Langer Text kurzer Sinn,* hat jemand Lust meinen Code zu reviewen und Verbesserungsvorschläge für meine Config-Klasse zu machen?* Ich finde die jetztige Lösung unschön und möchte die Benutzung vereinachen, aber mir gehen die Ideen aus. Den Code habe ich im Anhang als ZIP-Datei.

Oder *hat jemand eine fertige elegante Lösung für das Problem schon ausprogrammiert? *Eigentlich nehme ich an, dass viele andere Projekte auch solche Config-Klassen serialiseren. Wie löst ihr das?

Gruss Lordi


----------



## maki (19. Sep 2009)

Fertige Config Klassen gibt es von Spring, Jakarta, etc. pp., aber Java an sich versteht auch Property Dateien und sogar Preferences


----------



## André Uhres (20. Sep 2009)

Lord eAgle hat gesagt.:


> ..und können zur Not in der XML-Datei verändert werden..


Dafür ist XMLEncoder nicht vorgesehen. Er benutzt eine interne Darstellung, daher auch die Optimierungen, von denen der Benutzer eigentlich nichts mitbekommt. Die Darstellung ist unabhängig von der verwendeten Java Version ist.
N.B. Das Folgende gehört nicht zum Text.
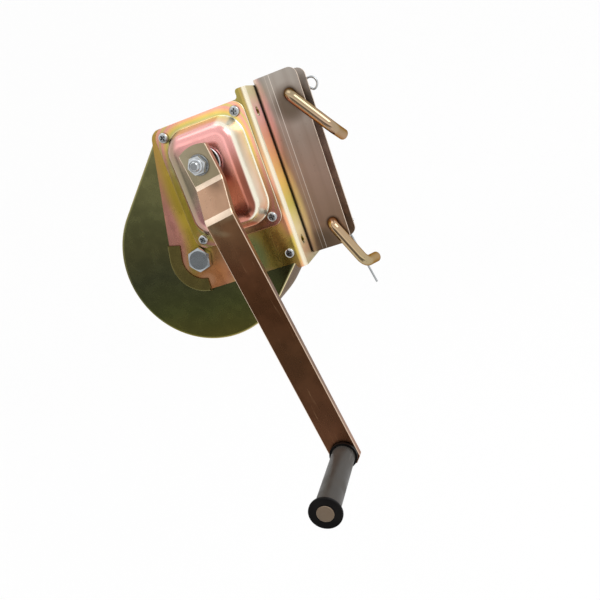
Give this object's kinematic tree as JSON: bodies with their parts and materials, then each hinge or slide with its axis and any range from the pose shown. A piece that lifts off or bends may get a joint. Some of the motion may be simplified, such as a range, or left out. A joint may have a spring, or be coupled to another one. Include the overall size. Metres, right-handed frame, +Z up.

Von einer manuellen Manipulation der Datei ist jedoch dringend abzuraten! 
Mit der denkbar einfachen Voraussetzung der Bean Konvention hatte ich nie Probleme (public Klasse mit Defaultkonstruktor und Getter/Setter für die Attribute, wobei letzteres mit einer guten IDE sogar automatisch erstellt werden kann).


----------



## Lord eAgle (21. Sep 2009)

maki hat gesagt.:


> Fertige Config Klassen gibt es von Spring, Jakarta, etc. pp., aber Java an sich versteht auch Property Dateien und sogar Preferences


 hmm die Preferences find ich nicht gerade praktisch. Ich bevorzuge eine Möglichkeit, die rasch eine Übersicht über die möglichen Einstellmöglichkeiten bietet. Das sehe ich in der Registry nicht wirklich gegeben. Da muss man erst noch drauf kommen, dass von dort Daten geladen werden.
Mit den Property Dateien kenn ich mich noch nicht so aus. Werde mich mal schlau machen ...



André Uhres hat gesagt.:


> Mit der denkbar einfachen Voraussetzung der Bean Konvention hatte ich nie Probleme (public Klasse mit Defaultkonstruktor und Getter/Setter für die Attribute, wobei letzteres mit einer guten IDE sogar automatisch erstellt werden kann).


 Okay von diesen Konventionen wusste ich nichts. Hätte ich mich wohl besser vorab informiert anstatt mit diversen Testläufen auf diese Erkenntnis zu kommen. :rtfm:


----------